Have you heard examples of other people having the same kind of situation and treatment?
Yeah.
How many?
So in the beginning, they had never even heard of marijuana.
They didn't know anybody else who had gone in this industry.
But now, having gone through it, they know it's very far-reaching.
They know a lot of people who have been cheated the same way they have. Lynn Sanchez, co-chair of New Mexico's Trafficking Task Force,
says that if her group hadn't been alerted by the public defender's office and gotten involved,
these seven, like most trafficked people we'd been hearing about,
probably wouldn't have acknowledged that they're trafficking victims at all.
No, no, they wouldn't have. No. And that's typically how it goes. And that's why
I think it's really important that people are aware of how much this is happening and how
people who are caught up in it are getting victimized and, you know, their lives destroyed.
Lin put the seven trafficking victims in touch with attorney Wang Xiaosheng,
who's trying to get his client's Department of Homeland Security T visas,
which are given to trafficking victims.
Number one, my clients are hardworking people.
Number two, they want to make money.
Number three, they want to make money to help their relatives back in China.
And they heard of this story.
They thought it was illegal.
They were promised to work in the field or farm.
Actually, they were locked in very tiny motel rooms.
The freedom is restricted. It's a typical human trafficking case.
With the help of Wang, Lin, and her organization, these seven are hoping for stable lives in the U.S. moving forward.
But the same doesn't seem to hold for the other trafficking victims
in black market cannabis grows.
After the raid in San Bernardino,
the deputies gave $500 tickets to the nine Chinese workers, then left.
What are you guys going to do now?
You're not going to get paid.
The windows on your car smashed.
New car, nice car.
We don't know how to do it right now.
You don't know where to go?
Yeah.
Does anybody have money?
No.
I get nothing in my pocket.
Nothing in your pockets?
Nothing.
Everybody know.
You get everybody together, you get $100 over here. We can get a lot of people to work here.

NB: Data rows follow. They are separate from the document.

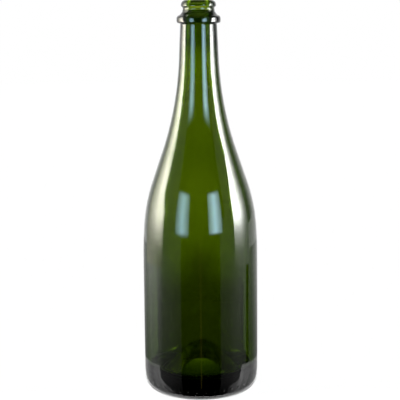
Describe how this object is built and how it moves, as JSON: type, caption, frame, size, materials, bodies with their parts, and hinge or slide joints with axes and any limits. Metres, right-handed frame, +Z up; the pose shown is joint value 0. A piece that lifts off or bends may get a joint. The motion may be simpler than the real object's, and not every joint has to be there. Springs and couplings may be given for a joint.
{
  "type": "champagne bottle",
  "caption": "Empty champagne bottle in green glass: round body, long sloping shoulder, tapered neck with a collar ring, open mouth with a crown bead, and a hollow punt in the base.",
  "frame": {"origin": "centre of the base, on the surface that the bottle stands on", "axes": "+Z up along the bottle's axis, +X to the right and +Y away from the camera in the picture"},
  "size_m": [0.0886, 0.0886, 0.3],
  "materials": {
    "green_glass": "fire-polished clear green glass"
  },
  "bodies": {
    "root": {"bottle": "green_glass"}
  },
  "joints": []
}
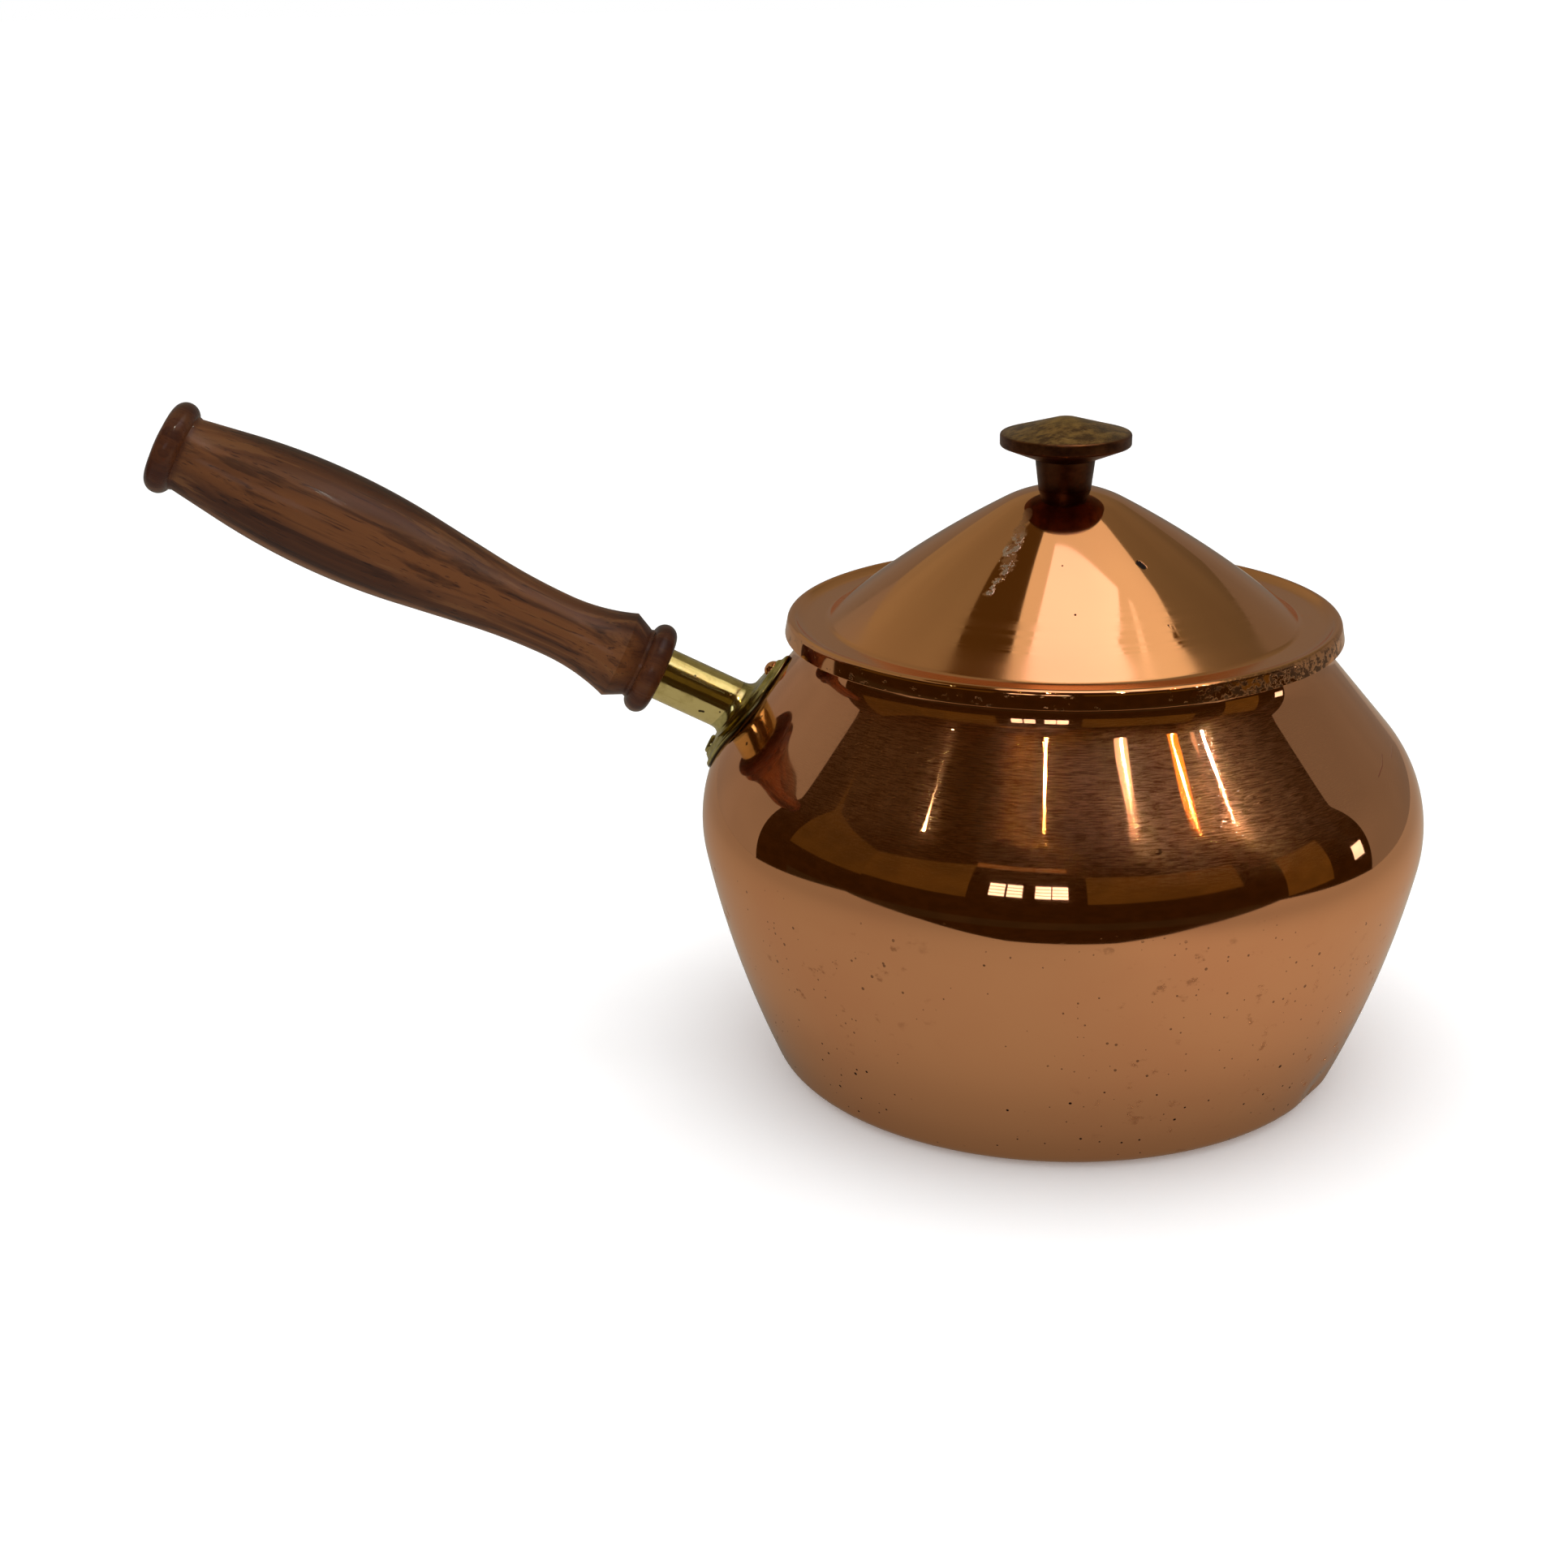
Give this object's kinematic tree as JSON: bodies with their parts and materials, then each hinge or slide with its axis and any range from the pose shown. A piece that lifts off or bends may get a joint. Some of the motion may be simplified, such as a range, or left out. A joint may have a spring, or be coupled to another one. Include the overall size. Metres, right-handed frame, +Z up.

Over 100 people over here.
Total, over 100 over here.
With all these people, you don't have $100?
Yeah.
And what's going to happen to you guys?
What's going to happen to you?
What happens?
What's next?
I don't know. We're looking for another job. Same kind of thing
like this? No. What kind of job? You have a job for me? Anything. Arnie got the cell phone numbers
for Jin and Fong's boyfriend, Zhang, and stayed in touch with them the next week. Zhang and Fong
said they fixed the windows of their Lexus and drove it back to Flushing, where he got a job as a chef.
He was worried about the impact getting a misdemeanor citation would have on his green card status.
Two weeks after the raid, when Jin texted Arnie that he still hadn't made it back to Brooklyn due to lack of money,
he invited us to visit him at a cheap motel he was staying at temporarily in the suburbs of L.A. He said he'd been sleeping wherever he could,
sometimes even in a borrowed car,
and was desperate to find his way back to New York.
But the situation for Jin remained grim.
I have no money, Jin said.
What hope do I have no money, Jin said. What hope do I have?